Yesterday, Emaar-MGF, a Delhi-Dubai real estate joint venture company, paid Rs 56 lakh a cottah for over six acres on the EM Bypass.

While it bought the plot for building a hotel ? the return from a business venture is different from a residential project ? those in the real estate circuit feel sellers will ask for higher prices for land within the city for residential projects as well.

At present, land rates are highest in Alipore and the Ballygunge Circular Road area, followed by the locality adjacent to Dhakuria lake.

Till now, no transaction for residential plots has crossed Rs 50 lakh a cottah.

Piyush Bhagat, who developed the Silver Spring housing project, adjacent to the plot that sold yesterday, said the development would have a spill-over effect across the city.

“Everyone who has land will ask for 40-50 per cent more than the current rate. As a result, residential rates are bound to shoot up in the city as well,” he said.

Bhagat paid Rs 5 lakh a cottah four years ago for the land on which the Silver Spring complex now stands.

Resale rates are likely to go up as well. Bhagat claimed to have received calls from Silver Spring buyers today seeking advice on fair prices for their apartments.

Estimates show that a buyer has to shell out around Rs 5,500 for each sq ft if he has to purchase land at Rs 50 lakh a cottah. Today, only a handful of projects fetch such prices in Calcutta.

Pawan Agarwal of NK Realtors, a leading city-based real estate marketing agent, feels that there might not be too many takers at such high prices.

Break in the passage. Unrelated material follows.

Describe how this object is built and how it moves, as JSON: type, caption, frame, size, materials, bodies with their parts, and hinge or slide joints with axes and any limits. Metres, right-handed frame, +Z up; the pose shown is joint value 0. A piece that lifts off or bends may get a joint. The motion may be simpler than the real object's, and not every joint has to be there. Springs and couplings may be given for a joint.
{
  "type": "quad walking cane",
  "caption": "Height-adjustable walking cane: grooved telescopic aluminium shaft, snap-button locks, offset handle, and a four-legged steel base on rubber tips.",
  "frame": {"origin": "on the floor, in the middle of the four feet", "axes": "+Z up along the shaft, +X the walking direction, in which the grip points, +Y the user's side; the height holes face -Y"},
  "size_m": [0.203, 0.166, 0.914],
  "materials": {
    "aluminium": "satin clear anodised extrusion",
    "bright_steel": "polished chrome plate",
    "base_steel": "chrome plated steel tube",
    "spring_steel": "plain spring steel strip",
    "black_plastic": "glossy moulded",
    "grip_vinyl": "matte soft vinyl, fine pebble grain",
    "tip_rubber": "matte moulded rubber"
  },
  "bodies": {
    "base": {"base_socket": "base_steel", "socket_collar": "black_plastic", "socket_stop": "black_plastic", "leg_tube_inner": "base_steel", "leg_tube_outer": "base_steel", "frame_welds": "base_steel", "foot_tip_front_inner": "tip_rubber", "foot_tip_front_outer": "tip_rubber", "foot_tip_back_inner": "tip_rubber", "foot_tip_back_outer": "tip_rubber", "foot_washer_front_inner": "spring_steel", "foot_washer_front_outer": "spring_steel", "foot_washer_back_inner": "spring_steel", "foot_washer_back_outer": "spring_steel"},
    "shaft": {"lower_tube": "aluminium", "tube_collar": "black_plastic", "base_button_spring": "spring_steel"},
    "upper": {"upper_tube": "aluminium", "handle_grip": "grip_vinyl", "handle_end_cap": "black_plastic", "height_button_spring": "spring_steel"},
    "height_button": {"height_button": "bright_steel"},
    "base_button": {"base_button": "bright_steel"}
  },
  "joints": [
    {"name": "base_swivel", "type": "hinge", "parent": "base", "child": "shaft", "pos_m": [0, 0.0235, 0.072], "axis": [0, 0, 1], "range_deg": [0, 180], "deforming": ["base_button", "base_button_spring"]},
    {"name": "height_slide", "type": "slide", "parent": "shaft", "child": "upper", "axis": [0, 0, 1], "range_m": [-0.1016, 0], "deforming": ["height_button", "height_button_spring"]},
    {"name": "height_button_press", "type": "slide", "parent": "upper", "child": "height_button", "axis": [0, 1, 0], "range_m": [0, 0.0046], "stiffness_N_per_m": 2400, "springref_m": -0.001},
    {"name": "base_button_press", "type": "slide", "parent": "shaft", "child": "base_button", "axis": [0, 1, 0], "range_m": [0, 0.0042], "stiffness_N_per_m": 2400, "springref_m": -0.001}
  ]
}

“The Emaar-MGF venture has bet on the future potential of the economy of the city and the state. High rates could be sustained only if IT and manufacturing industries do well here,” Agarwal said.

“People might ask fancy rates but there may not be buyers. One cannot compare the scenario in Delhi and Mumbai with Calcutta,” he added.

Abhijit Das of Trammel Crow Meghraj also felt that land prices would go up.

“We have to see if sustained transactions are taking place here at such rates,” he said.

At the end of the day, industry sources said, the entry of deep-pocket national and international players could see local developers and middle-class customers edged out of the city proper.